How often do you write a line of code that moves a byte into a specific register? How often do you reference a pointer or write a sorting algorithm? Heck, for some of you in the audience, how often do you actually compile code?

I am not here to argue that none of these are useful. In fact, I was recently given the opportunity to relearn C, and was more than happy to do so. Long live the address-manipulaters and the machine code compilers! But, contrary to CS programs around the country, “programming” is no longer limited to algorithms, processor architecture, or even objects. In fact, I would say that this new programming is so fundamentally different from the traditional view of the subject as to warrant a new label altogether.

“New Programming” is libraries. New Programming is experimental. New Programming is collaboration — between developers, between users, between software, and between machines. New Programming is connecting what has already been done. New Programming is knowing how to find the best tool, and not just how to write it.

It is undeniable that academia is dealing with one end of a rapidly growing subject and completely ignoring the other. From the point of view of a project requiring New Programming, the course catalogs for major CS programs look like a pointless exercise at best, and counter-productive at worst.

So what happens when employers, administrators, even professors and programmers themselves don’t know the difference? When a business needs a developer for a user login feature, the recent Course 6* graduate from MIT, who learned about RSA from Rivest** himself can look tempting. But while he’s sketching out the optimal database architecture, he might have spent the time better by researching content management systems with robust user management capabilities, and modifying the code from there as needed.

One argument for the lack of New Programming in schools is that it is “Googlable-as-needed” and constantly-changing, whereas “Old Programming” (for lack of a better term, not to imply that it’s outdated) is based on mathematics and engineering that must be taught in a rigorous way. Not only is the premise of this argument untrue, but if it were, subjects such as marketing, photography, and history might never be taught either!

The lack of degree programs with a focus on subjects like content management systems, scalability, apps, interface design, user-oriented design, or server-side/client-side scripting, means that many of the tens of thousands of CS graduates every year were not studying what they would ultimately be doing. Not only this but they may not even realize it after landing the job, imbued by the confidence of “computer science” written on their diploma.

A slightly different approach to programming education would, not only produce programmers better-suited to their field, but would ultimately produce better applications, better websites, better software, and a better quality of life for both the users and the programmers.

Modern developers often lean heavily towards one package or language, often based on what they read once, or what they’ve always used. Why not teach them the pros and cons of every major package? Why can’t they be fluent in PHP, Ruby, and ASP.NET? Why does Javascript have to be something you pick up over the weekend? An entire course could be taught on jQuery and its major extensions alone!

As the field grows, the need for differentiation and adaptation increases. Computer science degrees are becoming increasingly good at producing computer science professors, and others who stumble around in the dark for a few years, very slowly writing elegant code that has been written before, just as elegantly. Those who make it out of the dark often emerge with bad habits and a narrow understanding of their new field.

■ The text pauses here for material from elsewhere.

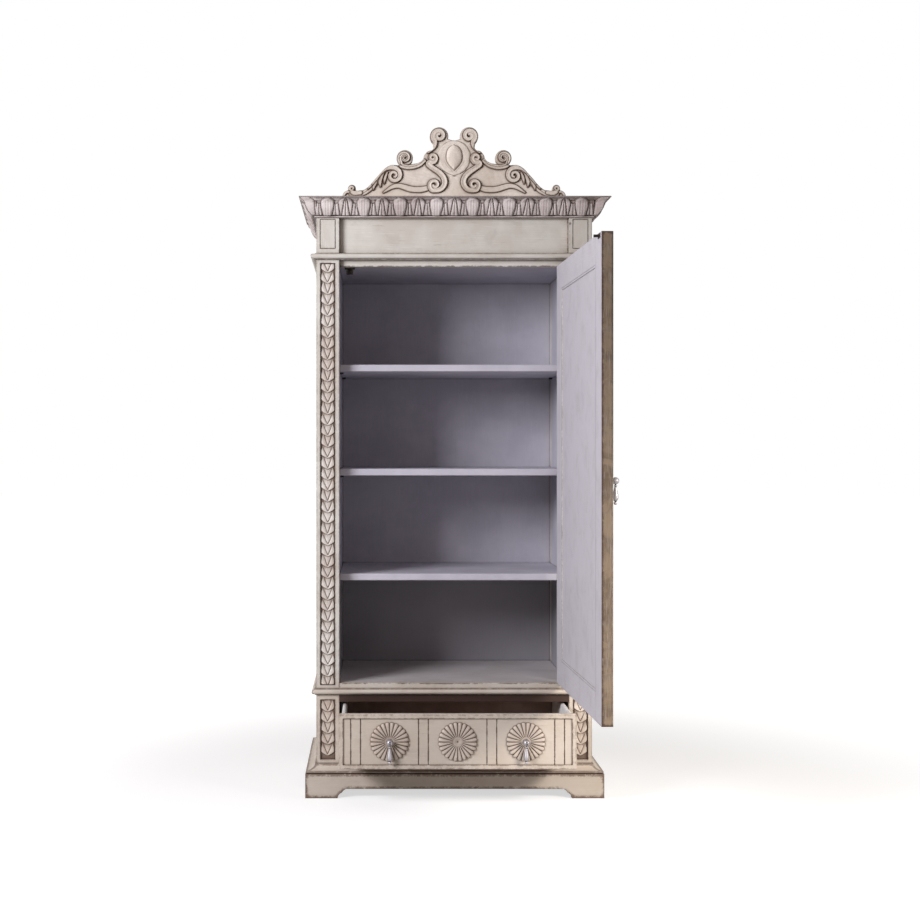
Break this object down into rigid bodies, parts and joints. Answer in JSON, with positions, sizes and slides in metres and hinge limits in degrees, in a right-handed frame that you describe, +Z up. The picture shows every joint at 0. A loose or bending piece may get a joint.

Although academia will eventually change, without a strong push this change will too slow to keep up with New Programming, or NEW New Programming, or the many additions, permutations, convolutions, and revolutions that are likely to happen to the field in the coming years. This push must come from industry, from academia, from the students, and even from the users. With a strong, continuous push, the advancement of computer science will increasingly continue to cause waves in every field in the world.***

*Electrical Engineering and Computer Science
**The “R” in RSA
***This metaphor involves a second-order differential equation. Um, yes, I am an engineer. Why do you ask?